Déjà les chars ont fait leur apparition à Jénine ; déjà 40 000 Palestiniens habitant les trois camps de réfugiés de cette ville ont été expulsés et avertis qu’ils ne pourront plus retourner chez eux avant un an ; déjà des colons de plus en plus agressifs n’hésitent plus à attaquer, à tuer, à brûler, à arracher des oliviers, à empêcher des récoltes…
Mais ça ne s’arrête pas là. Israël a déclaré avoir reçu le feu vert américain pour maintenir indéfiniment ses forces dans les points stratégiques qu’il occupe dans le sud du Liban. Il entend aussi demeurer dans la partie du Golan qu’il a envahi au lendemain de la chute du régime Assad. Il a signifié au nouveau pouvoir de Damas que l’armée syrienne était désormais interdite dans le sud de son propre pays (plus besoin d’envoyer des troupes, un simple ordre israélien suffit). De la même façon, Israël refuse de se retirer comme prévu du couloir de Philadelphie longeant la frontière entre Gaza et l’Egypte – et se déclare prêt à reprendre à tout moment les hostilités dans le territoire palestinien. Quant à l’Iran, Nétanyahou attend impatiemment que Trump l’autorise à y porter la guerre. Dans l’ère nouvelle, le feu vert de l’Amérique annule et remplace désormais le droit international.

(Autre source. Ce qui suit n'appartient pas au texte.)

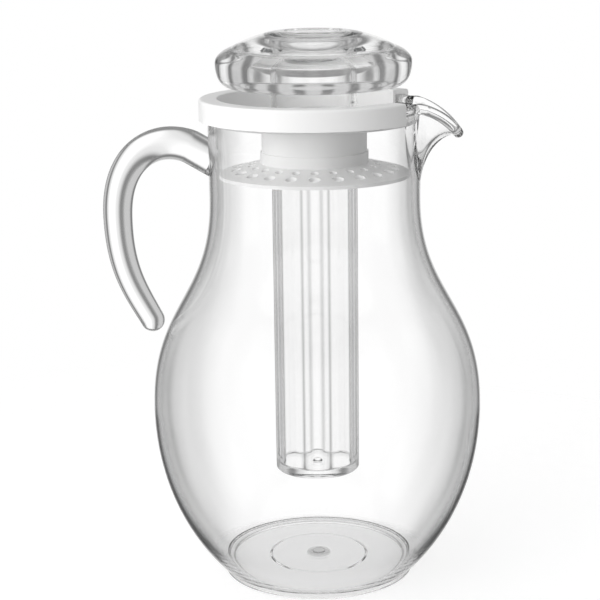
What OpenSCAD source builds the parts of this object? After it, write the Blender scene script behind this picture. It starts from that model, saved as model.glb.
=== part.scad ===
// Pitcher with an ice core: clear jug, white drop-on lid with strainer, clear fluted ice tube and clear knob.
// Millimetres. +Z is up, +X points along the spout, the handle is on -X.
// The origin is the centre of the foot, on the surface that the jug stands on.

/* [Jug body] */
// Largest outside diameter of the bulb
bulb_d = 150; // [140:1:160]
// Height of the bulb's widest place
bulb_z = 80; // [72:1:88]
// Outside diameter of the neck
neck_d = 94.7; // [92.5:0.1:97.5]
// Height of the jug's rim
rim_z = 218.3; // [214:0.1:226]
// Height of the straight neck, from where the bulb has drawn in up to the rim
neck_h = 42.3; // [40:0.1:48]
// Wall of the neck
neck_wall = 2.8; // [2.2:0.1:3.2]
// Wall of the bulb at its widest place
bulb_wall = 2; // [1.6:0.1:3]
// Thickness of the floor
floor_wall = 3; // [2:0.1:4]
// Outside diameter of the foot ring
foot_d = 88; // [80:1:92]
// Height of the foot ring
foot_h = 3.4; // [3:0.1:5]
// Width of the foot ring
foot_w = 3.2; // [2.5:0.1:5]
// Hollow under the floor, inside the foot ring
foot_hollow = 2; // [1:0.1:2.4]
// Diameter of the raised step ring under the floor
step_d = 45.4; // [36:0.2:56]
// Depth of that step
step_deep = 0.6; // [0.3:0.1:1]
// Diameter of the round gate mark in the middle of the floor
gate_d = 5.8; // [3:0.1:8]
// Thickness of the round bead along the rim and the spout's edge
bead_d = 4.7; // [4:0.1:5.6]

/* [Spout] */
// Reach of the spout's tip from the jug's axis
spout_reach = 66.4; // [62:0.2:72]
// Drop from the rim to the top of the bead at the tip
spout_drop = 12.2; // [10:0.1:14]
// Half angle of the sector of the neck that the spout fills
spout_half_angle = 22; // [18:1:30]
// Wall of the spout
spout_wall = 2.6; // [2:0.1:3]

/* [Handle] */
// Drop from the rim to the middle of the handle's root
root_drop = 24.2; // [19:0.1:28]
// Diameter of the handle at its root
root_d = 15.2; // [12:0.1:17]
// Diameter of the handle half way along
grip_d = 13; // [10:0.1:15]
// Diameter of the handle at its tip
tip_d = 10.9; // [8:0.1:13]
// Distance of the grip's centre line from the jug's axis
grip_reach = 88.9; // [84:0.1:98]
// Drop from the root to the place where the grip runs straight down
grip_drop = 26.1; // [20:0.1:34]
// Distance of the tip's centre from the jug's axis
tip_reach = 74.7; // [70:0.1:84]
// Drop from there to the tip's centre
tip_drop = 48.5; // [38:0.5:58]

/* [Lid] */
// Wall of the lid's skirt
skirt_wall = 1.75; // [1.4:0.05:2.2]
// Side play between the skirt and the jug's bead
skirt_play = 0.3; // [0.2:0.05:0.6]
// Thickness of the lid over the jug's rim
lid_top = 2.2; // [1.6:0.1:3]
// Height of the skirt, top to lower edge
skirt_h = 9.4; // [7:0.1:12]
// Depth of the round recess in the lid
recess_h = 9.3; // [6:0.1:12]
// Thickness of the recess floor
plate_wall = 1.8; // [1.4:0.1:3]
// Wall of the recess
recess_wall = 1.3; // [1:0.1:1.5]
// Side play between the recess wall and the jug's bore
lid_play = 0.5; // [0.3:0.1:0.6]
// Half angle of the gap in the lid's rim for the spout
gap_half_angle = 36; // [34:1:45]
// Turn of the lid from the spout, as it was set down for the photograph
lid_turn = -4; // [-10:1:10]
// Rounding of the lid's outer edge
lid_round = 1.3; // [0.6:0.1:1.5]
// Height of the collar that the knob's stem passes, above the recess floor
collar_h = 2.4; // [1:0.1:5]
// Outside diameter of the socket under the lid
socket_d = 47; // [46.2:0.1:49]
// Depth of the socket below the recess floor, down to where the strainer starts
socket_h = 12.8; // [10:0.1:15]
// Outside diameter of the spigot that the strainer clips onto
spigot_d = 44.6; // [44.2:0.1:45.4]
// Length of the spigot
spigot_h = 5.6; // [4:0.1:6.5]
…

Le peuple israélien tétanisé a implicitement donné licence à son gouvernement de mettre toute la région à genoux – au risque de compromettre ses relations avec l’Egypte, la Jordanie, les pays arabes signataires des « accords d’Abraham » et le projet de normalisation avec l’Arabie Saoudite.
Rien ne semble en mesure de s’opposer à cette nouvelle ambition impériale. Rien, sinon ce peuple têtu et encombrant, ces deux millions de Palestiniens à Gaza, ces trois millions en Cisjordanie, qui restent l’arête dans la gorge d’Israël – impossible à avaler, impossible à recracher.